El-Kilany explained that the Egyptian government is highly focused on strengthening partnerships with foreign investors and creating a stable, transparent business environment. These efforts, he stated, align with directives from the political leadership and support sustainable economic growth.

He also highlighted the need for cooperation among government institutions through legislative and procedural reforms. These reforms, aimed at simplifying tax and customs processes and offering real tax incentives, are designed to align with international best practices and improve Egypt's overall investment climate.

El-Kilany highlighted the "Simplified Tax System" (under Law No. 6 of 2025) as one of the most significant reforms. This system is specifically designed for small and emerging companies with an annual turnover of up to 20 million EGP. It features a tiered tax rate that starts at just 0.4% for turnovers under 500,000 EGP and goes up to 1.5% for those under 20 million EGP.

The system offers numerous benefits and simplifications, including:

Five-year exemption from tax audits.

Exemption from capital gains tax on the sale of fixed assets.

Waivers of dividend tax, state resource development fees, stamp duty, and other notarization and registration fees.

Exemption from the withholding or advance payment system.

Simplified declarations, allowing for quarterly VAT and annual payroll tax filings instead of monthly ones.

Streamlined registration and payment procedures, removing the need for complex accounting records or lengthy declarations.

El-Kilany stated that the Simplified Tax System is part of a larger government effort to integrate the informal economy into the formal sector, promoting tax inclusivity and reducing the burden on small businesses. He explained that these businesses are the backbone of any developing economy.

He also noted that the simplified system is connected to Egypt's broader digital tax transformation, including the e-invoicing and e-receipt systems. The Egyptian Tax Authority provides full support to help companies join these platforms, which helps accurately track sales and purchases, protect the rights of both investors and the state, and ensure transparency in economic transactions.

El-Kilany also highlighted other key tax reforms, such as adopting a sample-based audit system based on a risk profile. This system, which includes all major companies, is designed to reduce burdens and speed up VAT refund procedures to provide partners with liquidity. He added that a significant number of past disputes with taxpayers have been resolved, marking a new chapter of trust and cooperation.

El-Kilany proudly announced that Egypt has achieved an unprecedented 36% increase in tax revenue this year compared to the last. He attributed this record-breaking achievement to a fundamental shift in the relationship between the government and taxpayers, moving from a collection-based approach to one built on trust and partnership. He explained that taxpayers are now paying their dues voluntarily, driven by a sense of responsibility and confidence in the new tax system.

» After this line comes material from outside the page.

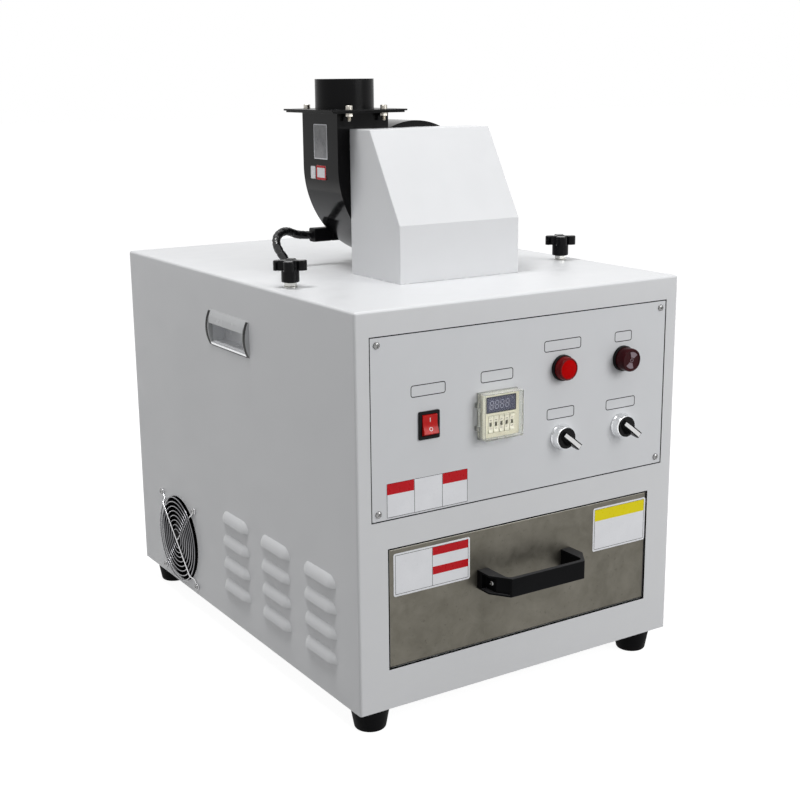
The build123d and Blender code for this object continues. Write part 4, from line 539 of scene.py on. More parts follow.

After listening to various challenges and suggestions from the Singaporean business community, El-Kilany concluded his remarks by promising that the ministry will work to find practical solutions that support Singaporean investments. These efforts will align with the ongoing tax and customs reforms led by the Ministry of Finance. He affirmed the ministry’s commitment to providing all necessary support and opening direct communication channels to understand and address any difficulties faced by investors. This, he noted, will ensure the success of these investments, enhance mutual interests, and boost economic growth in both countries.

Singapore's Ambassador, Dominic Goh, expressed his pleasure with the meeting, commending the digital leap in the development of both the Ministry of Finance and the Egyptian Tax Authority. He affirmed that coordination between the Singaporean embassy and the ministry will remain continuous. This ongoing effort aims to remove any challenges or obstacles and to send a reassuring message to Singaporean investors looking to increase their investments in Egypt.